Activated carbon nanoparticles entrapped mixed matrix polyethersulfone based nanofiltration membrane for sulfate and copper removal from water

Abstract

Abstract Mixed matrix activated carbon nanoparticles (ACNPs) embedded polyethersulfone based nanofiltration membranes were prepared by solution casting technique. SEM images show that utilization of nanoparticles in the membrane matrix causes a decrease of the size of the channels in both top and sub layers. SOM images show a uniform nanoparticle distribution for the prepared membranes. SOM images also show agglomeration of nanoparticles at high additive concentrations. The surface images show a reduction of roughness for membranes filled with ACNPs.
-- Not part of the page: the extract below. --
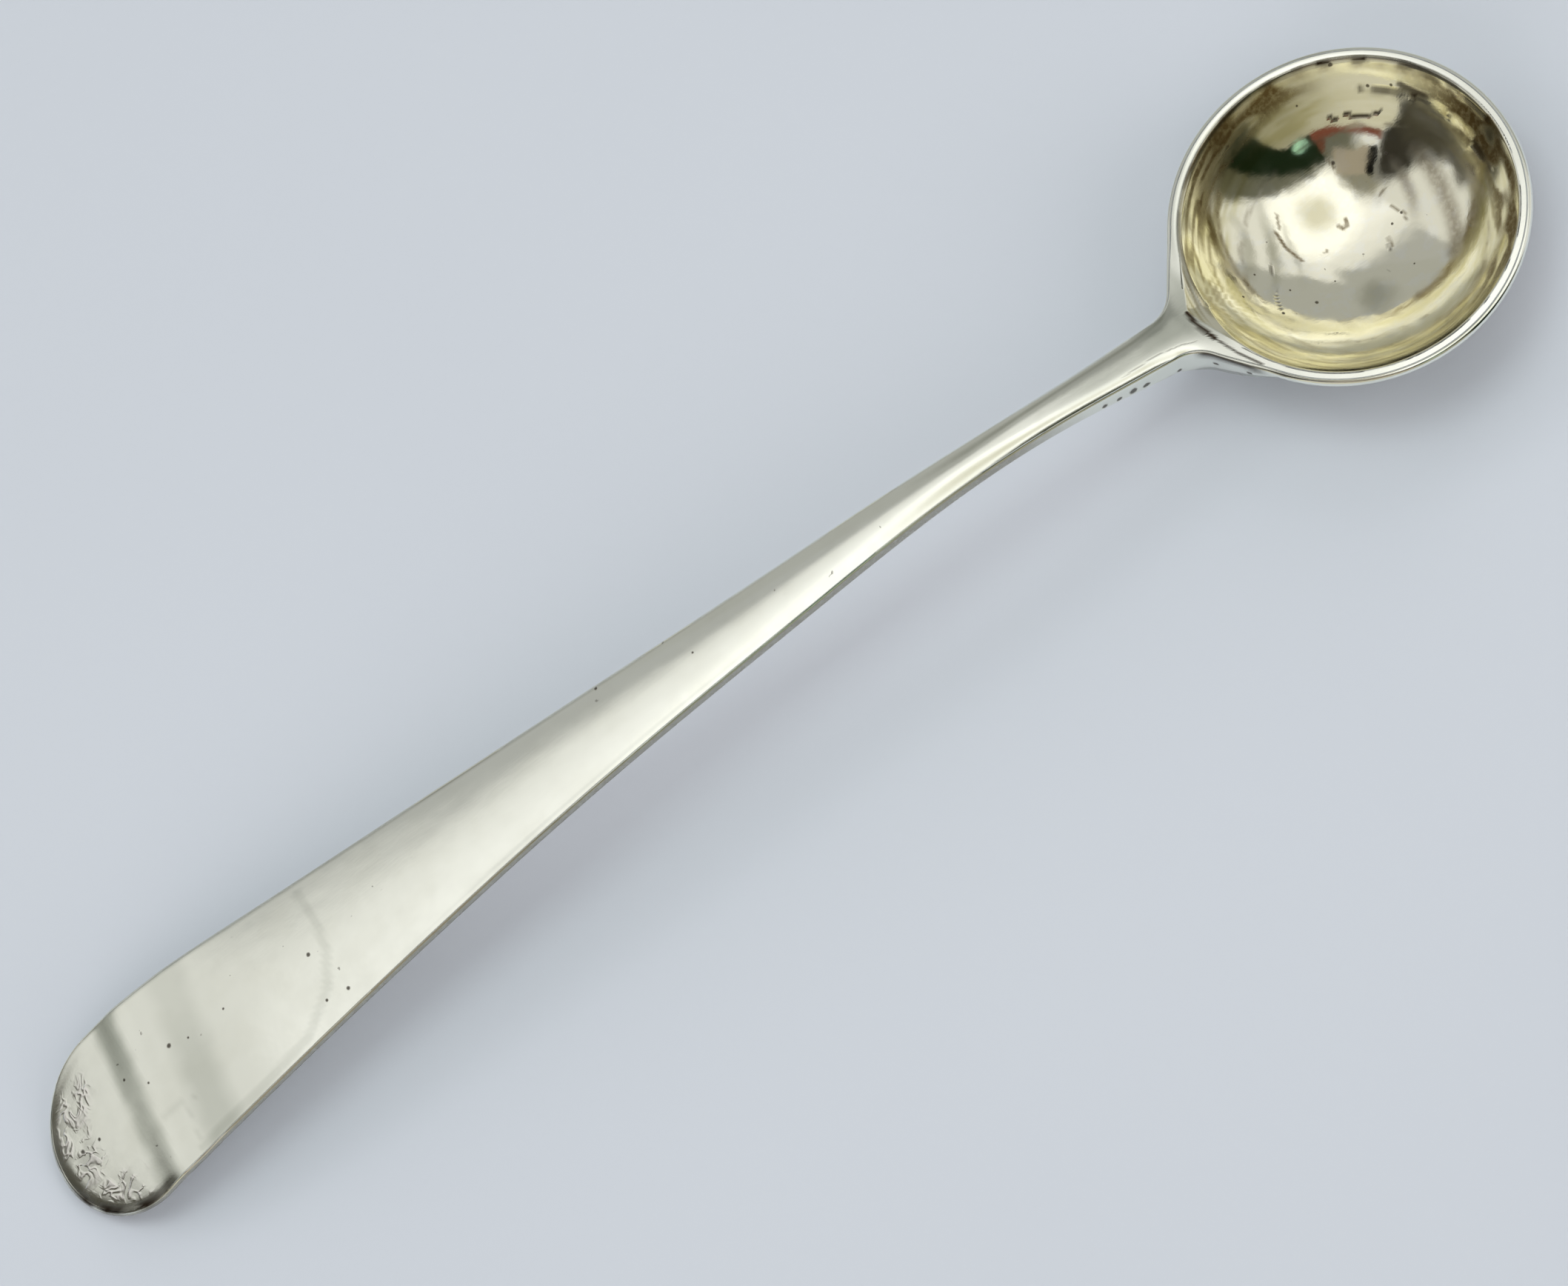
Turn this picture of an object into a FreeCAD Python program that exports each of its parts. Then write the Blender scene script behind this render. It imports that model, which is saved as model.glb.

The flux decreases at 0.05 wt% nanoparticles loading rate and then increases again by an increase of the nanoparticles dosage from 0.05 to 0.1 wt%. The flux then decreases again at a nanoparticles ratio from 0.1 to 1 wt%. According to the performance test, the membrane with 0.5 wt% nanoparticles indicated the highest sulfate (95%) and Cu (97%) ions removal. The water contact angle was found to decrease from 54° to 43° by increasing the ACNPs concentration. This is assigned to a decrease of the membrane surface roughness due to migration of nanoparticles to the membrane surface during the fabrication process. The water content in the membrane and the porosity were also improved by increasing the nanoparticles ratio up to 0.1 wt%, but decreased for higher additive concentrations. The tensile strength of the membranes was enhanced by utilizing a nanoparticles ratio up to 0.05 wt%, but showed a decreasing trend for higher nanoparticles concentrations. The decrease of the flux ratio (J/Jo) was measured to be 5% for the modified membrane containing 0.5 wt% ACNPs and 63% for the pristine membrane.